Given instruction.
Select and reproduce each line of the listing below that bears the string "parts".
═══ Extracted information
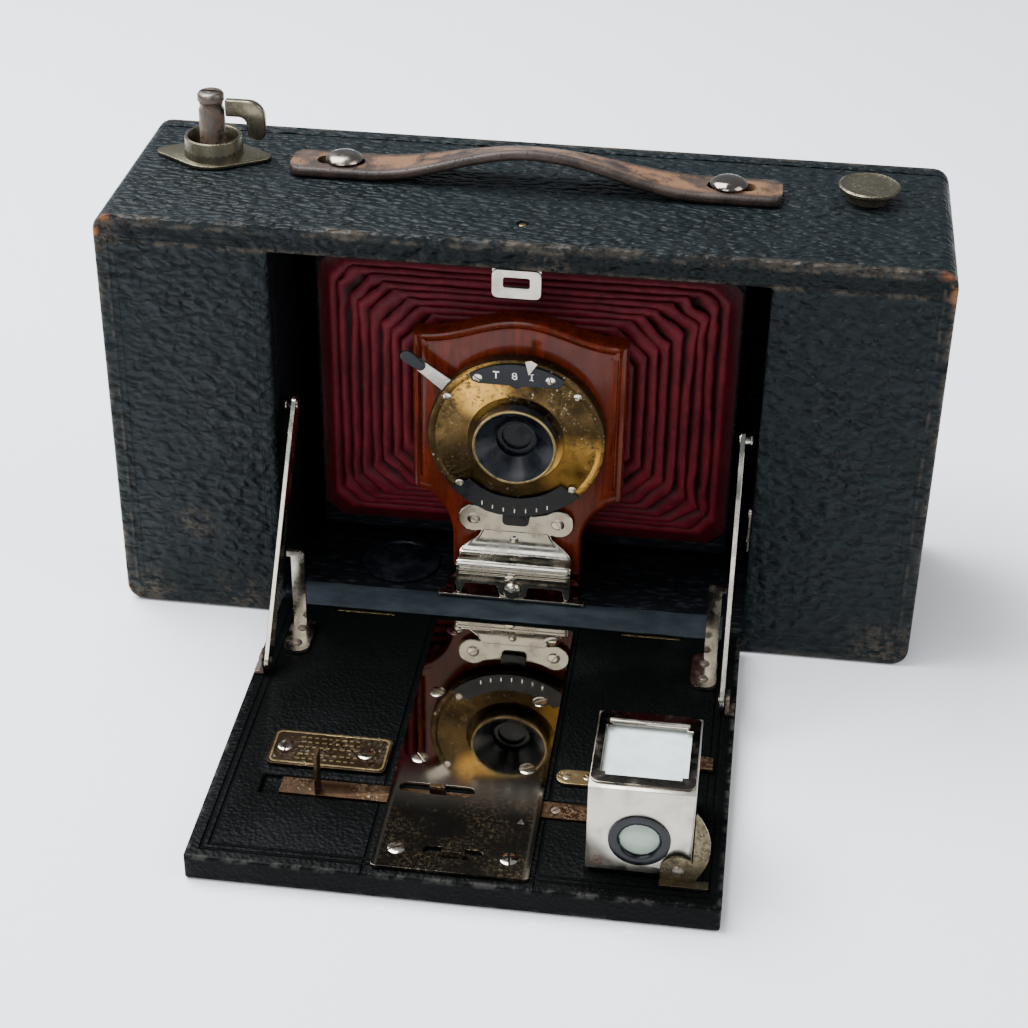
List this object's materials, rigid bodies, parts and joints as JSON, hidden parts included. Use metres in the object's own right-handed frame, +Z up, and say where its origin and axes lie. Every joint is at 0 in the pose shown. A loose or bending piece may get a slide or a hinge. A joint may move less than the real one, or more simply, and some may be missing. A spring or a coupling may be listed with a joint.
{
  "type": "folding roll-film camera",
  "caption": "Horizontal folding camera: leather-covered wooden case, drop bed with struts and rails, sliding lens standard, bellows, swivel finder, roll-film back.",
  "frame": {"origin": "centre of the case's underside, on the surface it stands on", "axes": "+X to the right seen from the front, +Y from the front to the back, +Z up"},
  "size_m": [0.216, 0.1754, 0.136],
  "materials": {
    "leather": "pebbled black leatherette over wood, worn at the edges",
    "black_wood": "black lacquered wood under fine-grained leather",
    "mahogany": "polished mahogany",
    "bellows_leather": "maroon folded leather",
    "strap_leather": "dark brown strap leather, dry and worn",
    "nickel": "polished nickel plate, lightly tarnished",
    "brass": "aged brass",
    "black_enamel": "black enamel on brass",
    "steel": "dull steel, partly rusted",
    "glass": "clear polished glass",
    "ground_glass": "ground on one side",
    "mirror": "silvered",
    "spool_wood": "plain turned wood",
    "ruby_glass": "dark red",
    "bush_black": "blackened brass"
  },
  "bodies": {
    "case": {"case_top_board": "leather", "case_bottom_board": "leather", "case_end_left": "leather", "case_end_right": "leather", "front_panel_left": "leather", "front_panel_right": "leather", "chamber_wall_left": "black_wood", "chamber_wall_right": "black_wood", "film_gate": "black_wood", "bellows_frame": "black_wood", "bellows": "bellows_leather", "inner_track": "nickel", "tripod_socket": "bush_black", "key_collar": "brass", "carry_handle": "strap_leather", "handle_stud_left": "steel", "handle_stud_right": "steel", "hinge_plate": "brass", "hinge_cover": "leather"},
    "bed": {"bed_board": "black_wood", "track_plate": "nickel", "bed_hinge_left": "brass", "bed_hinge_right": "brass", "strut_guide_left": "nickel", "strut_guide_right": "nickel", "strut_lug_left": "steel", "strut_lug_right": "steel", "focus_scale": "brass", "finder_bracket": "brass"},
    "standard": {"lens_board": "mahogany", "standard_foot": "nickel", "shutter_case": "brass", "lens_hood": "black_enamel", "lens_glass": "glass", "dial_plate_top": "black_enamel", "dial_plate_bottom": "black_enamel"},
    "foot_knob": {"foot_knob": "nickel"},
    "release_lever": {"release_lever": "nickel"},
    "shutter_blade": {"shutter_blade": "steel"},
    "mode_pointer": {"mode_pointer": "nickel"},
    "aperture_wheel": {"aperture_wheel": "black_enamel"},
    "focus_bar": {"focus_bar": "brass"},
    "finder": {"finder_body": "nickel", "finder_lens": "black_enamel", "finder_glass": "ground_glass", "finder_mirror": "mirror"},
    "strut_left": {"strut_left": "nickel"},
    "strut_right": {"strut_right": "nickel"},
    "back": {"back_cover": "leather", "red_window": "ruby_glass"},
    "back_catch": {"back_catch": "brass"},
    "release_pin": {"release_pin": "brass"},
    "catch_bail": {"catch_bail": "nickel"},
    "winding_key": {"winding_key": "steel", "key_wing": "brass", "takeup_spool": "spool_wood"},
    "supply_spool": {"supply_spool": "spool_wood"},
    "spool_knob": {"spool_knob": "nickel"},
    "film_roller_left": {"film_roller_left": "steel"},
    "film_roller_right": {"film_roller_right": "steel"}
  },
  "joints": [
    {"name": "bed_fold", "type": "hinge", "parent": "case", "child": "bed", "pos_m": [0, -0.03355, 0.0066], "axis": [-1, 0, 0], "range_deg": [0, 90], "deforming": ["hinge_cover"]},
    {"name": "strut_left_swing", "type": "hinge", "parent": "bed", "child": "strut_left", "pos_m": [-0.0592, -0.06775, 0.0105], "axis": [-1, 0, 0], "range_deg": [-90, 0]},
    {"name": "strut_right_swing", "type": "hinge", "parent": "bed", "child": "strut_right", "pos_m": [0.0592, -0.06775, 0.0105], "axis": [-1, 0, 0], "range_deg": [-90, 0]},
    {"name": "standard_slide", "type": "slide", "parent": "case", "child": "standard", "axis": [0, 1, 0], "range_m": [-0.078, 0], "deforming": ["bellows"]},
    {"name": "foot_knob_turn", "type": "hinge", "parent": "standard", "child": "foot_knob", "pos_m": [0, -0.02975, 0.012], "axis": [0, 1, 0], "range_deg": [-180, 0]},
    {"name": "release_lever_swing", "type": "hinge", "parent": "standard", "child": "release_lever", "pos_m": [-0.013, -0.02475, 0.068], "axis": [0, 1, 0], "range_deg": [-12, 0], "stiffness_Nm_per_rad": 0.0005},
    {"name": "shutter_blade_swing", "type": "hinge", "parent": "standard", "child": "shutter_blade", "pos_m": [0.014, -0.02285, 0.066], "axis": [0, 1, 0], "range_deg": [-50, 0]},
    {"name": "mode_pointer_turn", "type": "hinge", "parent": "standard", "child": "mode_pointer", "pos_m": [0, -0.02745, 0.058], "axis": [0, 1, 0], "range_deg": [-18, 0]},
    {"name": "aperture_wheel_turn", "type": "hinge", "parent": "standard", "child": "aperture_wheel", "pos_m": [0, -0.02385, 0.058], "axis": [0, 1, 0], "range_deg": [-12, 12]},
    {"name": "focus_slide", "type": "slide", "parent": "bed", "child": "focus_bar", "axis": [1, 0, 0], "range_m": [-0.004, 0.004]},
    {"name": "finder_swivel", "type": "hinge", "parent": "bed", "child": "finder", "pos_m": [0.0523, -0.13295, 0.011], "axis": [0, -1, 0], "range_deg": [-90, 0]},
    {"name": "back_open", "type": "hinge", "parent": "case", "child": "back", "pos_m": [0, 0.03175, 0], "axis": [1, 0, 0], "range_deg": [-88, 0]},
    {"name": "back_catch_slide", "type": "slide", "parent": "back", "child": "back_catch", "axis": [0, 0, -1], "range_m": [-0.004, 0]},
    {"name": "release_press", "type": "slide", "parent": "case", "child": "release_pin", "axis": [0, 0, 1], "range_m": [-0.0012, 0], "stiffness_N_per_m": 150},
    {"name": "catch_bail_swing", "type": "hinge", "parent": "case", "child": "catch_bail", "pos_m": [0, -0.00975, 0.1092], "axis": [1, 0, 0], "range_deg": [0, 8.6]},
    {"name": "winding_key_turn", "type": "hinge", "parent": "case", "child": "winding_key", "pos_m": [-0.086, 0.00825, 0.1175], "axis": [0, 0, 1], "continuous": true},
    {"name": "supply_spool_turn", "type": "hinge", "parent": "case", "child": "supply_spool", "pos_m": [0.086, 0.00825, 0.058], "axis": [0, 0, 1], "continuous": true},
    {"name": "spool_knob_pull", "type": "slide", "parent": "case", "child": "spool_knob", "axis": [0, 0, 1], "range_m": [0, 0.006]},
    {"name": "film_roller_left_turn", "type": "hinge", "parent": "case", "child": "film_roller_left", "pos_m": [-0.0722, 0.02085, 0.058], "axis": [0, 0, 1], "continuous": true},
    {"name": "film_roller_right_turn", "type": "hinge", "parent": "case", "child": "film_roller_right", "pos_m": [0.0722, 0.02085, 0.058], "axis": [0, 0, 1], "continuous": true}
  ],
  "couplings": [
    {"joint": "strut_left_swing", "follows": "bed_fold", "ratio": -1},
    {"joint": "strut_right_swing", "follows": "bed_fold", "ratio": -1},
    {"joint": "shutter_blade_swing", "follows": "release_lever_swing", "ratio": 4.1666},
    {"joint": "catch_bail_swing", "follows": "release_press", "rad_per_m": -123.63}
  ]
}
══════
═══ Extracted information
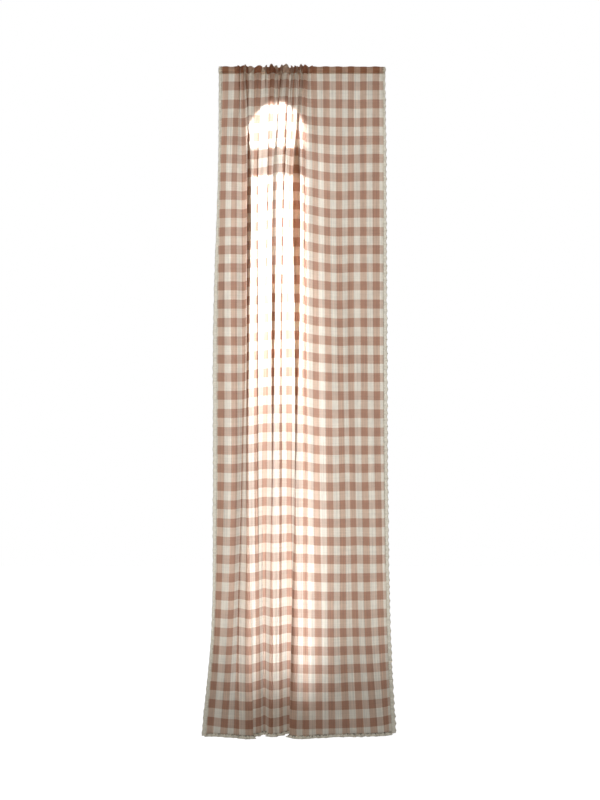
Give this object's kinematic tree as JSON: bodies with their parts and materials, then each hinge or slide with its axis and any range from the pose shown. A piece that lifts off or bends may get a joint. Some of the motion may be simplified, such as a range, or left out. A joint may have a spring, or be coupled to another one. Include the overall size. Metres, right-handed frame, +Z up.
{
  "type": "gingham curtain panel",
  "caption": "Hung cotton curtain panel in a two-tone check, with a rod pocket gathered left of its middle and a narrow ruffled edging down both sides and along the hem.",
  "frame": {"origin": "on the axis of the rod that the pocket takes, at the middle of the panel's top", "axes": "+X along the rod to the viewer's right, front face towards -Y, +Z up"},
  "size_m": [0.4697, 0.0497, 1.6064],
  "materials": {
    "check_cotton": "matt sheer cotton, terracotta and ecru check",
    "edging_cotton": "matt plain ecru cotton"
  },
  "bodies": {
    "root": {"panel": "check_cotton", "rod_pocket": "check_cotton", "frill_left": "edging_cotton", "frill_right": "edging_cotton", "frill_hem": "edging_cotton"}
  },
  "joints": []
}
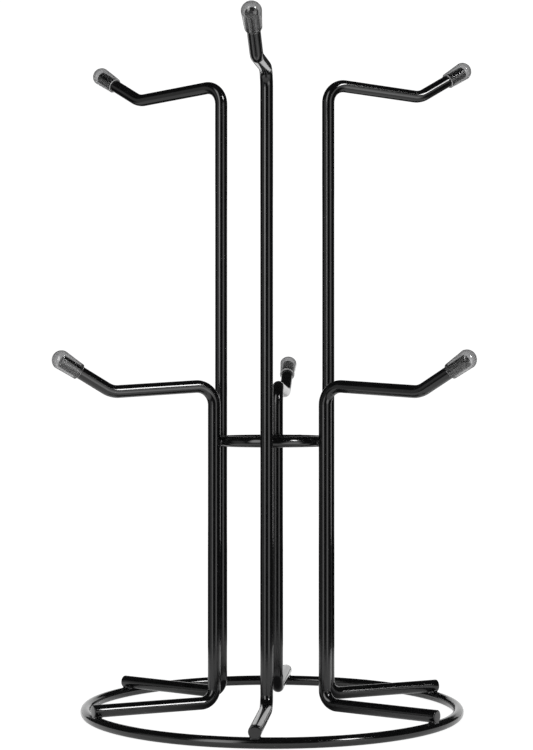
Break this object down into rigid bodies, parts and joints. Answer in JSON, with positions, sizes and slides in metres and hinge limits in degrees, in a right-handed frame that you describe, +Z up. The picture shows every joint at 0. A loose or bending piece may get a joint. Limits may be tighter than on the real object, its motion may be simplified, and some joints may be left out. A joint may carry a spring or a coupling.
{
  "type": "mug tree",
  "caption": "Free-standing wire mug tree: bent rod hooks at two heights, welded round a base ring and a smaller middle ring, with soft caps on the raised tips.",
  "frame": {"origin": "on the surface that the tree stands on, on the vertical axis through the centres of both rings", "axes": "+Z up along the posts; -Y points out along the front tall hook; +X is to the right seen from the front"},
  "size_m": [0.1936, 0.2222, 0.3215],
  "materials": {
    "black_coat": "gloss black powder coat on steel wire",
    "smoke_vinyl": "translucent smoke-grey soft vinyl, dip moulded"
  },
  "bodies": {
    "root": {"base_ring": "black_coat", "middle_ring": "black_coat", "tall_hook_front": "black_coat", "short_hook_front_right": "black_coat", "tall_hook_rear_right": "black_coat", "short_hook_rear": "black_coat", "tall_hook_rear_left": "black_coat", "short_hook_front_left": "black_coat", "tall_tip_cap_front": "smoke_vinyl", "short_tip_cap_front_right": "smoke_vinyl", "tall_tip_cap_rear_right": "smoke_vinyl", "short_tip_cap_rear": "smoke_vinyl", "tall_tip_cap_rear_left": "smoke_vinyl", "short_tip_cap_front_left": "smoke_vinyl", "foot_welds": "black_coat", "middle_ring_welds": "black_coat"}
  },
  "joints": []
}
══════
═══ Extracted information
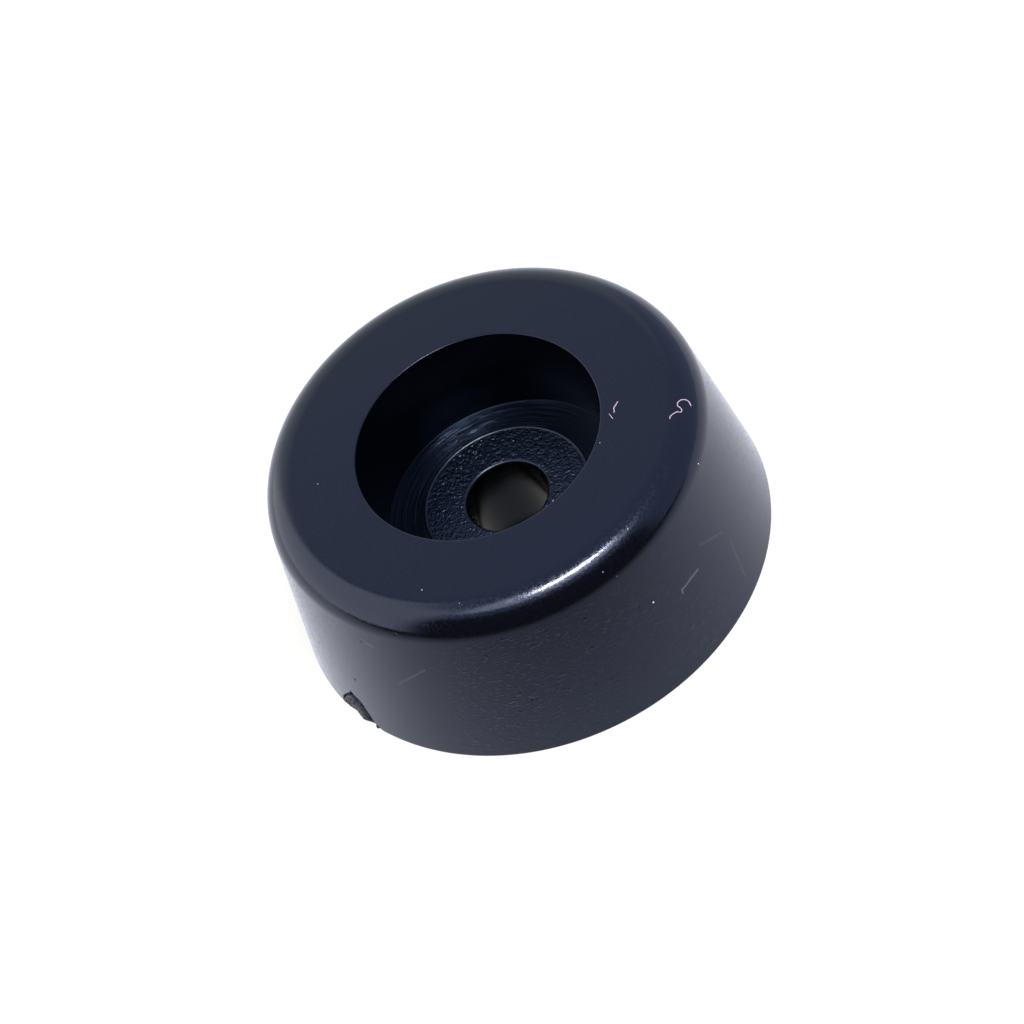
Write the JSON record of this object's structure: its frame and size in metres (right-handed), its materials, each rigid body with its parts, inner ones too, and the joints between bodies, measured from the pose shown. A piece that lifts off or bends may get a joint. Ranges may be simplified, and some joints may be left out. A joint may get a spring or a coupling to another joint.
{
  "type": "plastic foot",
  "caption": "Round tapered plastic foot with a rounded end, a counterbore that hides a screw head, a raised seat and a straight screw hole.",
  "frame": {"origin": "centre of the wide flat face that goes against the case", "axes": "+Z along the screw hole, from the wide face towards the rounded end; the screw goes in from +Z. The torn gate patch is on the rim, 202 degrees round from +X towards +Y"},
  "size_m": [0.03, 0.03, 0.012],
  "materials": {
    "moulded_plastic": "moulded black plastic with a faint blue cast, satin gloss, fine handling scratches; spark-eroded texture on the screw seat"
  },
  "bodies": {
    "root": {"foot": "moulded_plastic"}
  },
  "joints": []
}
══════
Answer to this task.
List this object's materials, rigid bodies, parts and joints as JSON, hidden parts included. Use metres in the object's own right-handed frame, +Z up, and say where its origin and axes lie. Every joint is at 0 in the pose shown. A loose or bending piece may get a slide or a hinge. A joint may move less than the real one, or more simply, and some may be missing. A spring or a coupling may be listed with a joint.
Give this object's kinematic tree as JSON: bodies with their parts and materials, then each hinge or slide with its axis and any range from the pose shown. A piece that lifts off or bends may get a joint. Some of the motion may be simplified, such as a range, or left out. A joint may have a spring, or be coupled to another one. Include the overall size. Metres, right-handed frame, +Z up.
Break this object down into rigid bodies, parts and joints. Answer in JSON, with positions, sizes and slides in metres and hinge limits in degrees, in a right-handed frame that you describe, +Z up. The picture shows every joint at 0. A loose or bending piece may get a joint. Limits may be tighter than on the real object, its motion may be simplified, and some joints may be left out. A joint may carry a spring or a coupling.
Write the JSON record of this object's structure: its frame and size in metres (right-handed), its materials, each rigid body with its parts, inner ones too, and the joints between bodies, measured from the pose shown. A piece that lifts off or bends may get a joint. Ranges may be simplified, and some joints may be left out. A joint may get a spring or a coupling to another joint.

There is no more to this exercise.